The Tory leader will use a meeting of centre-right parties in Marbella to urge MEPs to unite behind the party's recent European elections manifesto. In his speech, Mr Hague will say: "So my message to you is simple: don't go native. Work with our allies in the European Parliament to fight socialism.

"Work with each other as a united group to fight for our manifesto. Work with the whole of the Conservative Party to keep the pound."

Mr Hague infuriated Tory Eurosceptics last week when he announced that his party would remain allied to the federalist centre-right grouping in the European Parliament.

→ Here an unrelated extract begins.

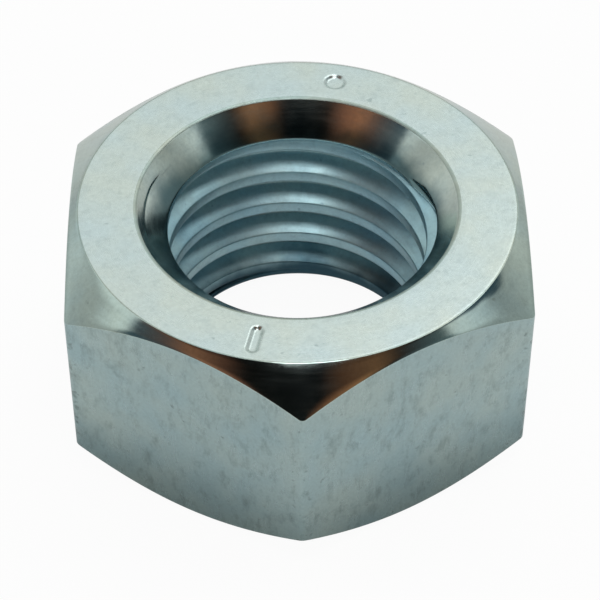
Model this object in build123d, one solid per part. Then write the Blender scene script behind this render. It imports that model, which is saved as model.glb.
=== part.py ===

He succumbed to pressure from pro-European MEPs and persuaded the Shadow Cabinet to approve a plan to maintain loose affiliation to the European People's Party (EPP).

The decision will create a coalition that can wrest control of the Parliament from the Socialist group and allow Tory MEPs to take chair important committees in Strasbourg.

Mr Hague will tell MEPs that his agreement for continued loose links with the EPP would ensure that MEPs had influence in the Parliament. He will also urge a "fresh start" for the relationship between MEPs and Westminster to put an end to previous splits over the European Union within his party.

"I will expect and demand that all Conservative MEPs vote together as a single group for the manifesto on which you were elected. No exceptions. No two-way or three-way splits," he will say.